H. Charles observes that “our author makes most use of the prophetical books.” Colin Hemer agrees: “the influence of the prophets on John’s mind is especially strong.” More precisely, H. B. Swete argues that John’s favorite OT books are in the following order: Daniel, Isaiah, Ezekiel, and the Psalms. I would qualify this by noting regarding the Psalms that John is especially interested in the prophetic and Messianic psalms. Charles Hill adds Zechariah to the list. G. K. Beale and D. A . Carson disagree with Swete’s ranking, pointing out that “Ezekiel exerts greater influence in Revelation than does Daniel.”

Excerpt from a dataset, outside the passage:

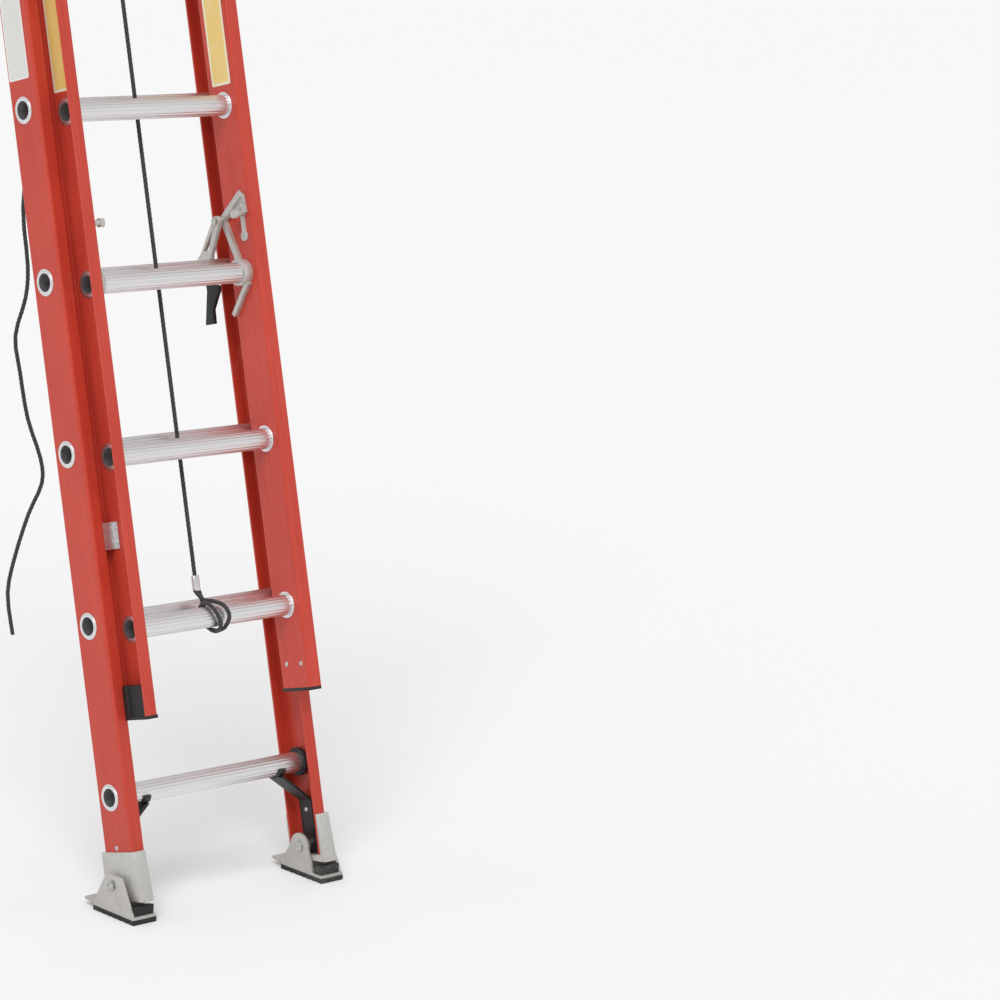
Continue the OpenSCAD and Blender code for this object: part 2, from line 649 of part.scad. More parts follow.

Interestingly, Steve Moyise argues that not only is Rev “the only New Testament book that significantly alludes to the book of Ezekiel,” but “over half of the allusions to Ezekiel in the NT come from the book of Revelation.” Many scholars agree with Ezekiel’s strong influence. F. D. Mazzaferri notes that “by a very long measure, [John’s] favourite exemplar is Ezekiel.” P. Prigent agrees: “it is patently obvious that the book of Revelation and Ezekiel are very closely linked.” D. Mathewson summarizes current scholarly conclusions that “there is little dispute that Ezekiel has exerted a formidable influence on the book of Revelation” and that there is even “substantial agreement on the major sections of influence.”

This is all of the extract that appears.